- Material
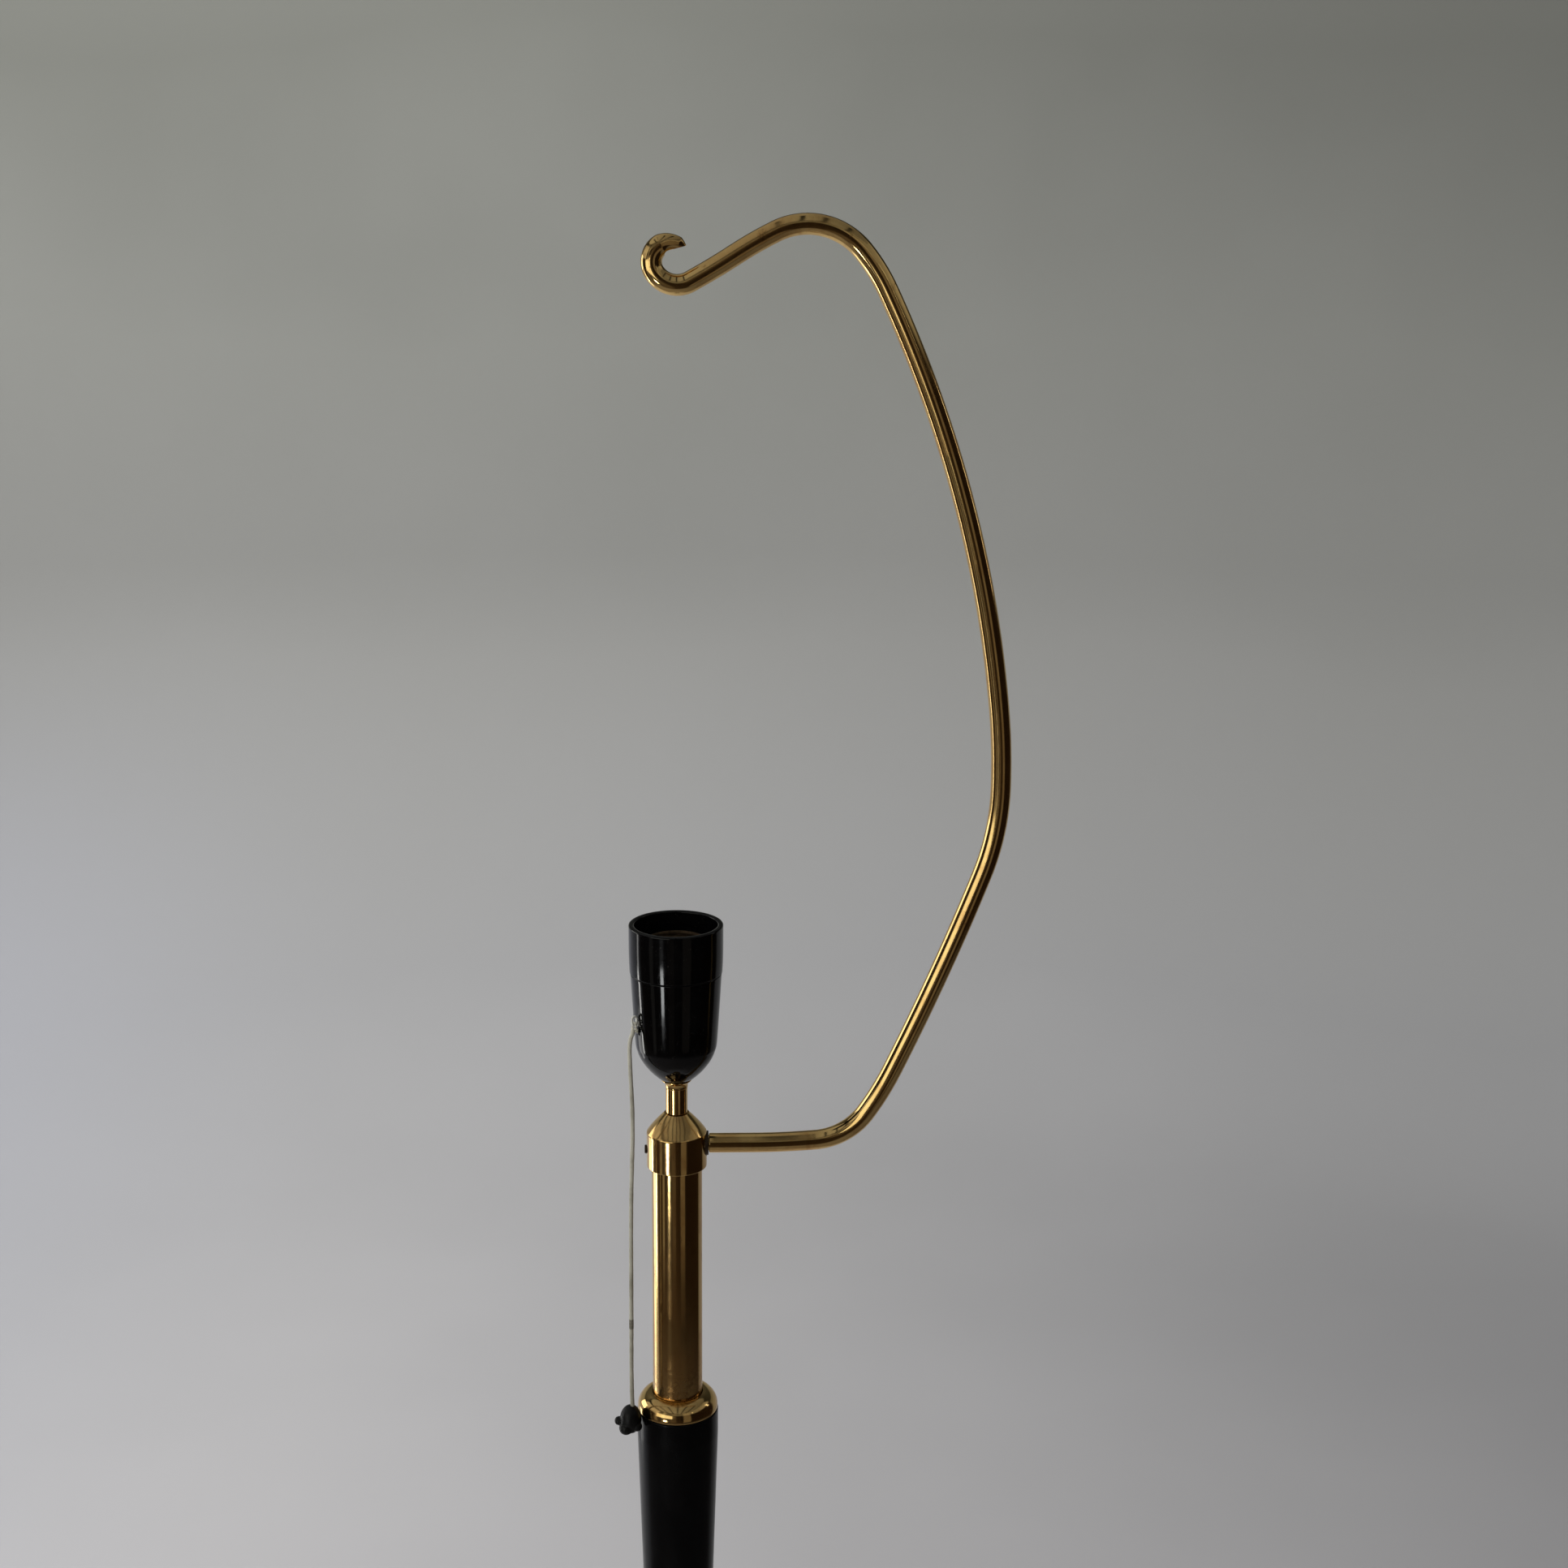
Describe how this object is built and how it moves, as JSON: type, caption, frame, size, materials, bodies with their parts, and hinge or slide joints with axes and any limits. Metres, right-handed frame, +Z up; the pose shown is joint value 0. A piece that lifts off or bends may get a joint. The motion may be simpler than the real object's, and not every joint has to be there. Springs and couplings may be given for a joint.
{
  "type": "floor_lamp",
  "caption": "Brass floor lamp with a black tapered stem, a black pull-cord lampholder and a bent brass arm with a hook for a hanging shade",
  "frame": {"origin": "Middle of the base's underside, on the floor under the column's axis.", "axes": "+Z is up along the column, +X points from the column to the root of the shade arm, +Y is to the rear, where the cord inlet is."},
  "size_m": [0.289, 0.2517, 1.5512],
  "materials": {
    "polished_brass": "polished",
    "black_bakelite": "glossy",
    "black_lacquered_wood": "satin black lacquer",
    "cast_iron": "as cast",
    "zinc_steel": "zinc plated",
    "blackened_steel": "blackened",
    "porcelain": "glazed",
    "green_felt": "felt",
    "braided_cord": "braided"
  },
  "bodies": {
    "base": {"base_felt": "green_felt", "base_weight": "cast_iron", "base_washer": "zinc_steel", "base_nut": "zinc_steel", "base_cover": "polished_brass", "inlet_bush": "black_bakelite", "base_foot": "polished_brass", "tie_rod": "zinc_steel", "lower_tube": "polished_brass", "stem_ferrule": "polished_brass", "black_stem": "black_lacquered_wood", "stem_ring": "polished_brass", "upper_tube": "polished_brass", "tube_bush": "polished_brass", "tie_rod_nut": "zinc_steel", "head_spigot": "polished_brass"},
    "head": {"head_collar": "polished_brass", "collar_set_screw": "blackened_steel", "arm_lock_nut": "blackened_steel", "shade_arm": "polished_brass", "threaded_nipple": "zinc_steel", "spacer_tube": "polished_brass", "flared_cup": "polished_brass", "holder_nut": "zinc_steel", "holder_body": "black_bakelite", "holder_skirt": "black_bakelite", "holder_core": "porcelain", "screw_shell": "polished_brass", "centre_contact": "polished_brass", "side_contact": "polished_brass", "terminal_left": "polished_brass", "terminal_right": "polished_brass", "terminal_screw_left": "zinc_steel", "terminal_screw_right": "zinc_steel", "lever_pin": "zinc_steel", "switch_spring": "zinc_steel"},
    "lever": {"switch_lever": "zinc_steel"},
    "rotor": {"switch_rotor": "black_bakelite"},
    "link": {"cord_knot": "braided_cord"},
    "pull": {"pull_cord": "braided_cord", "pull_knob": "black_bakelite"}
  },
  "joints": [
    {"name": "head_swivel", "type": "hinge", "parent": "base", "child": "head", "pos_m": [0, 0, 1.082], "axis": [0, 0, 1], "range_deg": [-170, 170]},
    {"name": "lever_pull", "type": "hinge", "parent": "head", "child": "lever", "pos_m": [-0.00693, -0.004, 1.156], "axis": [0.5, -0.866, 0], "range_deg": [0, 18], "stiffness_Nm_per_rad": 0.05, "springref_deg": -17.19},
    {"name": "rotor_index", "type": "hinge", "parent": "head", "child": "rotor", "pos_m": [-0.00693, -0.004, 1.156], "axis": [0.5, -0.866, 0], "continuous": true},
    {"name": "knot_level", "type": "hinge", "parent": "lever", "child": "link", "pos_m": [-0.02079, -0.012, 1.1604], "axis": [0.5, -0.866, 0], "range_deg": [-18, 0]},
    {"name": "cord_swing", "type": "hinge", "parent": "link", "child": "pull", "pos_m": [-0.02018, -0.01165, 1.1582], "axis": [-0.866, -0.5, 0], "range_deg": [-25, 25]}
  ],
  "couplings": [
    {"joint": "knot_level", "follows": "lever_pull", "ratio": -1}
  ]
}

- Written exercise
Return all the data above once more, precisely as given.

- Task solution
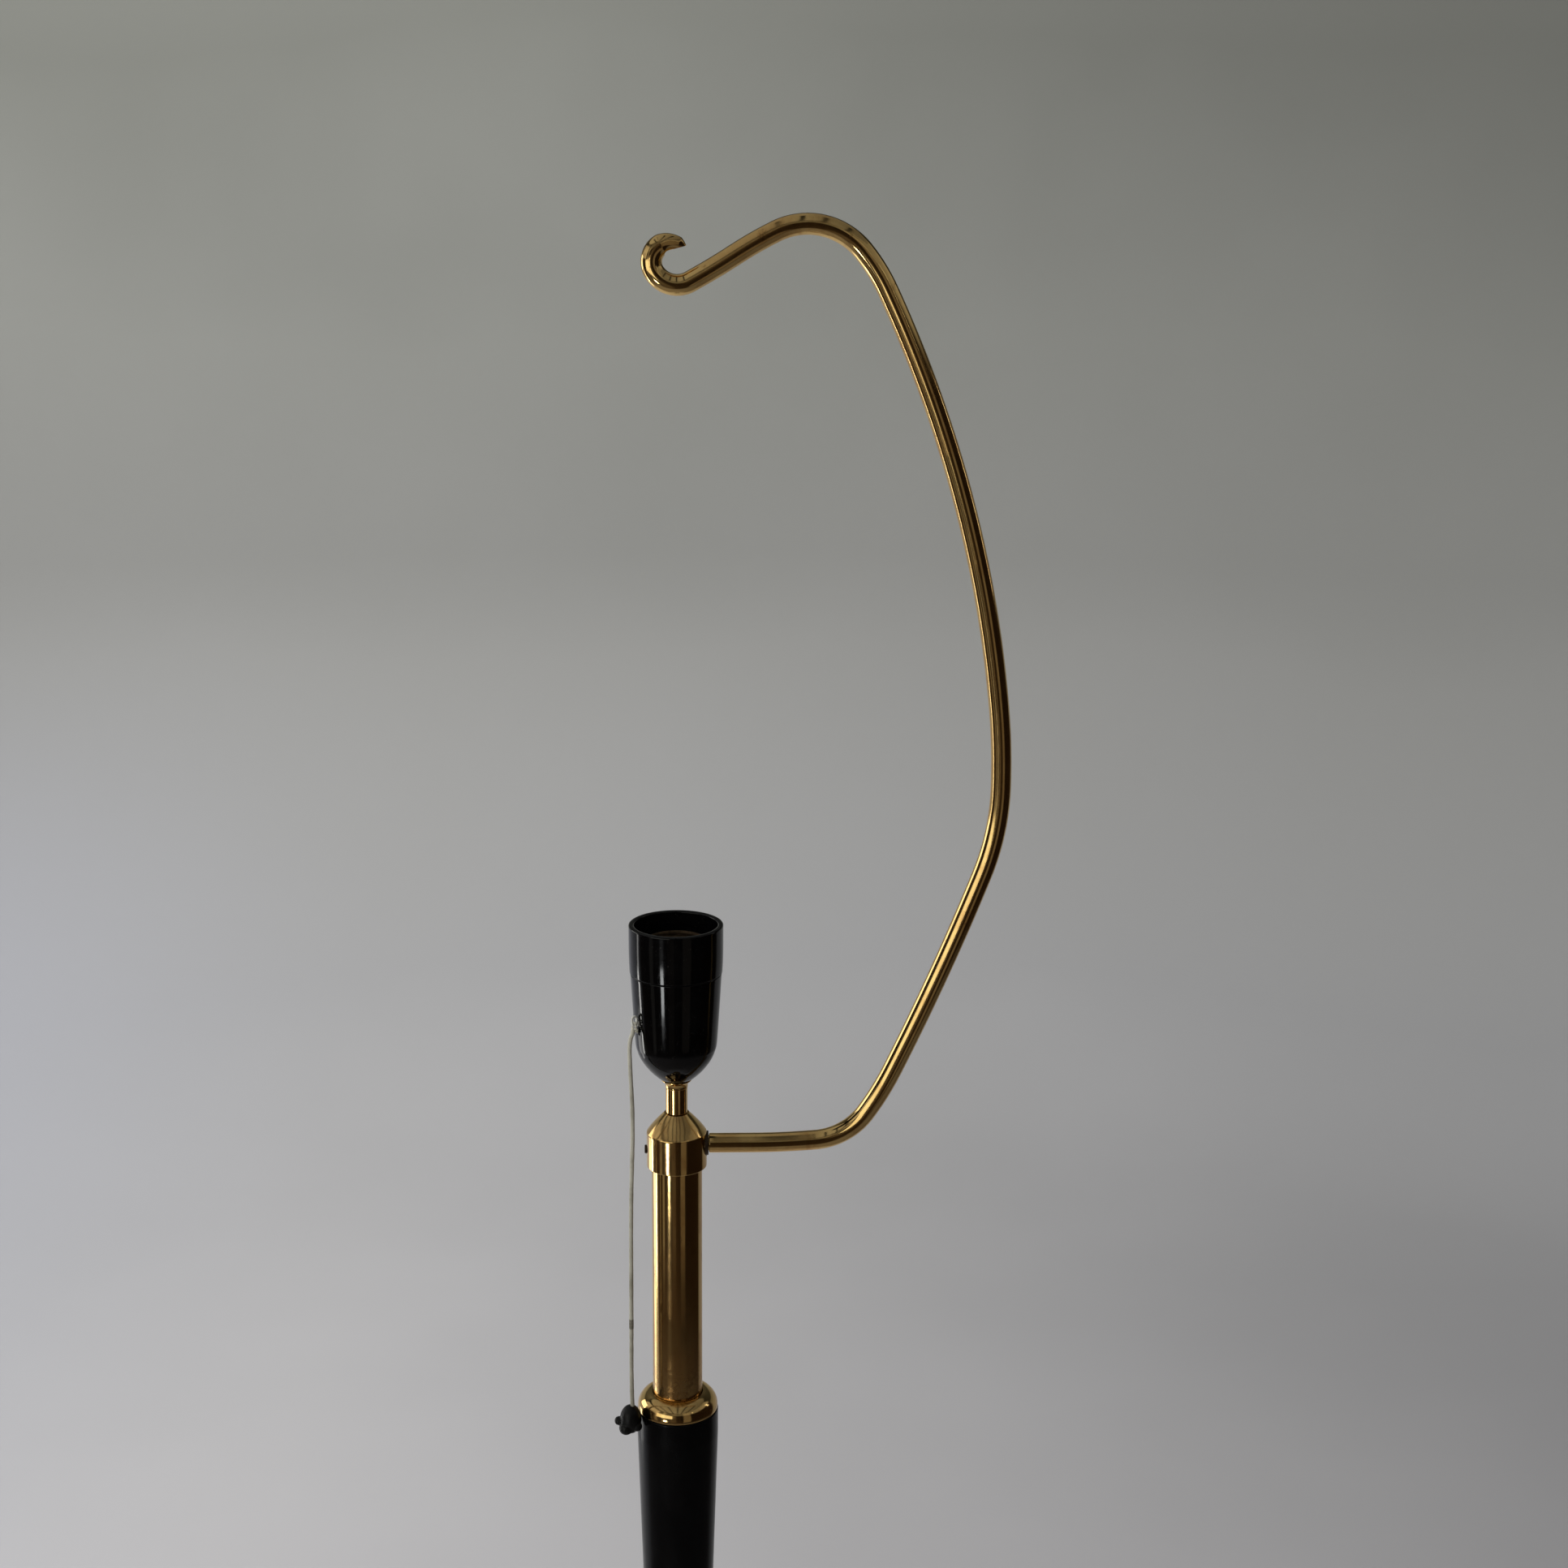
Describe how this object is built and how it moves, as JSON: type, caption, frame, size, materials, bodies with their parts, and hinge or slide joints with axes and any limits. Metres, right-handed frame, +Z up; the pose shown is joint value 0. A piece that lifts off or bends may get a joint. The motion may be simpler than the real object's, and not every joint has to be there. Springs and couplings may be given for a joint.
{
  "type": "floor_lamp",
  "caption": "Brass floor lamp with a black tapered stem, a black pull-cord lampholder and a bent brass arm with a hook for a hanging shade",
  "frame": {"origin": "Middle of the base's underside, on the floor under the column's axis.", "axes": "+Z is up along the column, +X points from the column to the root of the shade arm, +Y is to the rear, where the cord inlet is."},
  "size_m": [0.289, 0.2517, 1.5512],
  "materials": {
    "polished_brass": "polished",
    "black_bakelite": "glossy",
    "black_lacquered_wood": "satin black lacquer",
    "cast_iron": "as cast",
    "zinc_steel": "zinc plated",
    "blackened_steel": "blackened",
    "porcelain": "glazed",
    "green_felt": "felt",
    "braided_cord": "braided"
  },
  "bodies": {
    "base": {"base_felt": "green_felt", "base_weight": "cast_iron", "base_washer": "zinc_steel", "base_nut": "zinc_steel", "base_cover": "polished_brass", "inlet_bush": "black_bakelite", "base_foot": "polished_brass", "tie_rod": "zinc_steel", "lower_tube": "polished_brass", "stem_ferrule": "polished_brass", "black_stem": "black_lacquered_wood", "stem_ring": "polished_brass", "upper_tube": "polished_brass", "tube_bush": "polished_brass", "tie_rod_nut": "zinc_steel", "head_spigot": "polished_brass"},
    "head": {"head_collar": "polished_brass", "collar_set_screw": "blackened_steel", "arm_lock_nut": "blackened_steel", "shade_arm": "polished_brass", "threaded_nipple": "zinc_steel", "spacer_tube": "polished_brass", "flared_cup": "polished_brass", "holder_nut": "zinc_steel", "holder_body": "black_bakelite", "holder_skirt": "black_bakelite", "holder_core": "porcelain", "screw_shell": "polished_brass", "centre_contact": "polished_brass", "side_contact": "polished_brass", "terminal_left": "polished_brass", "terminal_right": "polished_brass", "terminal_screw_left": "zinc_steel", "terminal_screw_right": "zinc_steel", "lever_pin": "zinc_steel", "switch_spring": "zinc_steel"},
    "lever": {"switch_lever": "zinc_steel"},
    "rotor": {"switch_rotor": "black_bakelite"},
    "link": {"cord_knot": "braided_cord"},
    "pull": {"pull_cord": "braided_cord", "pull_knob": "black_bakelite"}
  },
  "joints": [
    {"name": "head_swivel", "type": "hinge", "parent": "base", "child": "head", "pos_m": [0, 0, 1.082], "axis": [0, 0, 1], "range_deg": [-170, 170]},
    {"name": "lever_pull", "type": "hinge", "parent": "head", "child": "lever", "pos_m": [-0.00693, -0.004, 1.156], "axis": [0.5, -0.866, 0], "range_deg": [0, 18], "stiffness_Nm_per_rad": 0.05, "springref_deg": -17.19},
    {"name": "rotor_index", "type": "hinge", "parent": "head", "child": "rotor", "pos_m": [-0.00693, -0.004, 1.156], "axis": [0.5, -0.866, 0], "continuous": true},
    {"name": "knot_level", "type": "hinge", "parent": "lever", "child": "link", "pos_m": [-0.02079, -0.012, 1.1604], "axis": [0.5, -0.866, 0], "range_deg": [-18, 0]},
    {"name": "cord_swing", "type": "hinge", "parent": "link", "child": "pull", "pos_m": [-0.02018, -0.01165, 1.1582], "axis": [-0.866, -0.5, 0], "range_deg": [-25, 25]}
  ],
  "couplings": [
    {"joint": "knot_level", "follows": "lever_pull", "ratio": -1}
  ]
}